Yes, maybe some of those people are unhealthy. Maybe some of them are unhappy with their lives. I don't know. What I do know is I have neither the right nor the obligation to change them. In fact, I have multiple family members who are suffering from weight-related health issues. Does it tear me apart knowing they could reduce or possibly reverse their issues with healthy eating and regular exercise? Yes, every single day. But what can I do? If they ask me, I'll tell them, but trying to force my lifestyle on them will do more harm than good, I believe.
It's the same for religion, politics, and addiction. If people want to change, they'll listen to your message and use it as motivation. If they don't, they'll tune you out (at best) or rebel against the messenger (at worst). And then you've done more harm than good.
That's my concern with these one-size-fits-all (literally, in this case) and my-way-is-the-only-way fitness zealots. Their message of 'If I can do this, you can (and should), too' would be the equivalent of Michael Phelps saying that any swimmer could match his incredible Olympic feats or a Harvard student with a 4.0 GPA saying that any student can achieve those scholastic accomplishments. These people are extreme. They're dedicated and they're disciplined. They're willing to make necessary sacrifices to have those accomplishments. Not everyone is, and that lack of drive and dedication doesn't make someone lazy or not as good as someone who's more driven. It makes them human.

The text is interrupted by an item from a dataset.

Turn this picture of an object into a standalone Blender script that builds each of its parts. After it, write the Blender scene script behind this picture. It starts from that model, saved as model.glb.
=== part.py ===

So, how about we all just get along? Is that too simplistic? How about learning to love ourselves as we are, whether we're at our desired health level/weight (I don't believe these are the same thing, FWIW) or not, and extending some of that love into compassion for others as they are, whether they're at their desired health level/weight or not. Stop making assumptions about other people's health based on their physical appearance.
If you want to focus on someone's health, focus on your own, and let the other person worry about theirs. If they want to be healthier, the decision is theirs to make. It can't be forced or shamed upon them. Or it shouldn't, anyway.
And no, fitness "experts," you can't tell if someone is healthy or unhealthy just by looking at them. Some thin women are healthy and fit and some are unhealthy. It's the same for women who aren't thin (or considered thin by this increasingly judgmental world of haters in which we live). Let's stop deciding people are "too fat" or "too thin" based on our own skewed perceptions of their physical appearance.
I'm becoming increasingly intolerant of intolerance. That, to me, is the root of bullying. It's the belief that my way is the right way and your way, if it's different from mine, is wrong.
Yes, obesity is a problem. Yes, I believe fitness is one of the answers to that problem, but my point (if I have one) is that there's a right way and a wrong way to tackle that problem. And shaming and bullying in the form of gratuitous "look at how fit and dedicated I am" selfies and "there's no excuse for being fat" posts are not the right way.